Questions tagged [abstract-algebra]

For questions about monoids, groups, rings, modules, fields, vector spaces, algebras over fields, various types of lattices, and other such algebraic objects. Associate with related tags like [group-theory], [ring-theory], [modules], etc. as necessary to clarify which topic of abstract algebra is most related to your question and help other users when searching.

Abstract algebra is the study of algebraic objects, i.e. sets endowed with one or more operations on the elements of those sets. In particular, the study of abstract algebra considers the algebraic structures and properties of which such operations induce. It can be considered as the generalization of the study of the algebraic structure of the integers and real numbers (arithmetic), or the study of matrices and vector spaces (linear algebra).

Some algebraic objects are monoids, groups, rings, fields, vector spaces, modules, algebras, and categories, among many other less prominent objects.

Examples

  1. The set of non-negative integers $\mathbb{N} = \{0,1,2,3,\dotsc\}$ is a monoid under the operation $+$.

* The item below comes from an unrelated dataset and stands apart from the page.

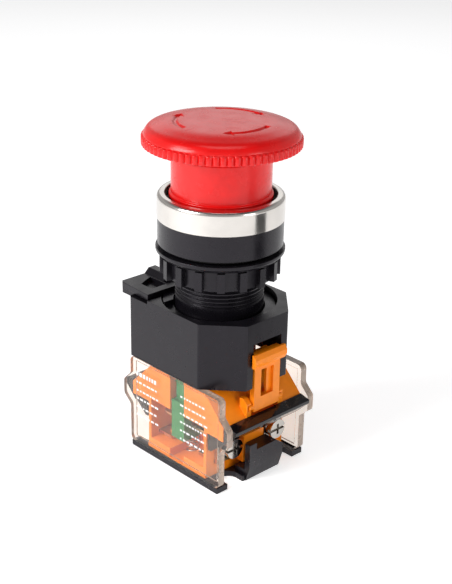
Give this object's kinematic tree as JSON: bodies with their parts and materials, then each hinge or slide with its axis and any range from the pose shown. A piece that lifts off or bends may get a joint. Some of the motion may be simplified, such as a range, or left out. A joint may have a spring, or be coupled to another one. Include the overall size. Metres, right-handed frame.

  2. The integers $\mathbb{Z} = \{\dotsc,-1,0,1,\dotsc\}$ under the binary operation of $+$ form a group.

  3. Furthermore, $\mathbb{Z}$ has the structure of a ring when you consider it as being equipped with both addition and multiplication.

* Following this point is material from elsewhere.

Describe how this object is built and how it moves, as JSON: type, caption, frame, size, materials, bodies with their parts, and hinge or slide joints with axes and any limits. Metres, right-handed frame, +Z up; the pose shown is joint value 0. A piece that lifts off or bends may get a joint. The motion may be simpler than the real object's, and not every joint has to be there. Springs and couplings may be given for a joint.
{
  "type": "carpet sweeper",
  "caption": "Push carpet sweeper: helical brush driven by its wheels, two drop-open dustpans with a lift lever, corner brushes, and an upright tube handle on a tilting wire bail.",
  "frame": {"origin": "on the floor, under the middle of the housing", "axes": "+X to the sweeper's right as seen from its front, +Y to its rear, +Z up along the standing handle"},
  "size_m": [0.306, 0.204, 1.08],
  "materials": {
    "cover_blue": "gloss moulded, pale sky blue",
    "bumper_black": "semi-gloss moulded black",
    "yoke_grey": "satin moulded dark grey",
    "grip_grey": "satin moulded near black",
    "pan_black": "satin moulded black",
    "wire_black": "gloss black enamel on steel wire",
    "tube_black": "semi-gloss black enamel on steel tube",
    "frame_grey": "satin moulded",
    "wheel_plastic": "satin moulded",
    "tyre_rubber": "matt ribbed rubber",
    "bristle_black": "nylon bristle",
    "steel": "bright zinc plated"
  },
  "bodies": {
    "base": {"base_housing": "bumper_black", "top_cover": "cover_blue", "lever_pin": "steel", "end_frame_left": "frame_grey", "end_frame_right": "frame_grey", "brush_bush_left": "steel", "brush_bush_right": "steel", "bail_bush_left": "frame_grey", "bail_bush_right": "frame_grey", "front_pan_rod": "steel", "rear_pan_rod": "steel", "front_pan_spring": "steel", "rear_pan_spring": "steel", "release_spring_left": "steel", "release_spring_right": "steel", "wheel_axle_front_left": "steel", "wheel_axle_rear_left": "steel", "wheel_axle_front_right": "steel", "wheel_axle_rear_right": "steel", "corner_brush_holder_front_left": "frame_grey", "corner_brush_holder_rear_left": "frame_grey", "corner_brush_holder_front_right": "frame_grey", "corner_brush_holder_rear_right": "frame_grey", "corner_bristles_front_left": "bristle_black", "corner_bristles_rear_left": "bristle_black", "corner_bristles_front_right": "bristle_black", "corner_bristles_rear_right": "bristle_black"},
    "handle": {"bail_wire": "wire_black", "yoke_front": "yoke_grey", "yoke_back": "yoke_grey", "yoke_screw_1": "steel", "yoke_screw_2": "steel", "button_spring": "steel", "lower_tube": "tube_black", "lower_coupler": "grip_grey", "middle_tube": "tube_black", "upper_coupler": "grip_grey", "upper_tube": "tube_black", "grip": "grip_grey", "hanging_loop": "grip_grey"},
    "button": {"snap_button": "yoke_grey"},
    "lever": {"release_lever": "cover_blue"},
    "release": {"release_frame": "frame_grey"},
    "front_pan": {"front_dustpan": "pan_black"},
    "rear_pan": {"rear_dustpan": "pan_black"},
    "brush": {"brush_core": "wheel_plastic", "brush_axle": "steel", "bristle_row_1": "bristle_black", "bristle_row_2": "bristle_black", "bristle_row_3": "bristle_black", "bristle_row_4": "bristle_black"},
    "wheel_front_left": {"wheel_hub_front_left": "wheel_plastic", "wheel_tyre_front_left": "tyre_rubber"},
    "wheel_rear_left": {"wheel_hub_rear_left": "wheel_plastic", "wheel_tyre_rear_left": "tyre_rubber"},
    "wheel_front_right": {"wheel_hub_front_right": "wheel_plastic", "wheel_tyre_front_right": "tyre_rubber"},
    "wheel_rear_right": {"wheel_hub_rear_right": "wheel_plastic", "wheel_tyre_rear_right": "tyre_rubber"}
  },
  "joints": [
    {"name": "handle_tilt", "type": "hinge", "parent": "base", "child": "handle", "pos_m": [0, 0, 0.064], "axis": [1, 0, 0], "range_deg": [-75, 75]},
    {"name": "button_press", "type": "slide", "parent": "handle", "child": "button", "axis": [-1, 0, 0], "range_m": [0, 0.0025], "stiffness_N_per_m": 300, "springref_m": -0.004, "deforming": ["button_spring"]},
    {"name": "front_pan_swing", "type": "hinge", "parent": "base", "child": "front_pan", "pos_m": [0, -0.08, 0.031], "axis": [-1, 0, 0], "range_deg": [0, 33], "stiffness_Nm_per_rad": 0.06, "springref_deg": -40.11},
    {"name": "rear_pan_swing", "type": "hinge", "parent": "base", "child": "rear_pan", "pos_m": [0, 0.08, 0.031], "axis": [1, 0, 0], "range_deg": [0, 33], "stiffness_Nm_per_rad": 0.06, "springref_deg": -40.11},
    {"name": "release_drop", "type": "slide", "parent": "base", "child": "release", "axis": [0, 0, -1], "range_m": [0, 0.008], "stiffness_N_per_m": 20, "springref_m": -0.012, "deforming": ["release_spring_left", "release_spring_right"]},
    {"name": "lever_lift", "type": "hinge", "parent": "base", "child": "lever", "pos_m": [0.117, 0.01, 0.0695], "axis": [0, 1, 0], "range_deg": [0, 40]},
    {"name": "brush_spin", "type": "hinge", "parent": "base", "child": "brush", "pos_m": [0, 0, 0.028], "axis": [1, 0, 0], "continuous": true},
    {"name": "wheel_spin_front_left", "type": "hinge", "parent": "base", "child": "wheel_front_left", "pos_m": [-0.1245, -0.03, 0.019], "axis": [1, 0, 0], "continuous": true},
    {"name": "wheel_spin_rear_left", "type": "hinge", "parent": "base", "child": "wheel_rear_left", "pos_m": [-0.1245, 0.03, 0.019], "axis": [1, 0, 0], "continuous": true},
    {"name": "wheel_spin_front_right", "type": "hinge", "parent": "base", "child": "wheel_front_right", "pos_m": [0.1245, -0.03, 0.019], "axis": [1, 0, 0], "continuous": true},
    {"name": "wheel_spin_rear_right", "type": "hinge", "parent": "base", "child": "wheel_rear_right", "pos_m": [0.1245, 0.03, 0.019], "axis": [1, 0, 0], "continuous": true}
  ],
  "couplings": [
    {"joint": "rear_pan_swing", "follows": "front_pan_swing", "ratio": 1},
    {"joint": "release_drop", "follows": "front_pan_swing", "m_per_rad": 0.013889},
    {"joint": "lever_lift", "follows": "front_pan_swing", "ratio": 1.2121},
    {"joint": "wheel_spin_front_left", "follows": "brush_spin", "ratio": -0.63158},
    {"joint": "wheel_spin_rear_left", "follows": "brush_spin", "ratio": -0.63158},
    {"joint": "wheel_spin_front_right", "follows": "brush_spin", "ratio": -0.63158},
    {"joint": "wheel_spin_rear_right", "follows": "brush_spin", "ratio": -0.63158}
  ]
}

  4. The real numbers $\mathbb{R}$ with their usual addition and multiplication form a field.

  5. The set of $n\times n$ matrices with entries in $\mathbb{R}$ with matrix addition and multiplication form a ring.

  6. The set of $1\times n$ vectors over the real numbers, with vector addition, and multiplication by elements of the $n\times n$ real matrices on the right are an example of a module for the ring of matrices.

In addition to studying the objects themselves, abstract algebra considers homomorphisms between the objects and various constructions and tools, which are useful for studying the objects.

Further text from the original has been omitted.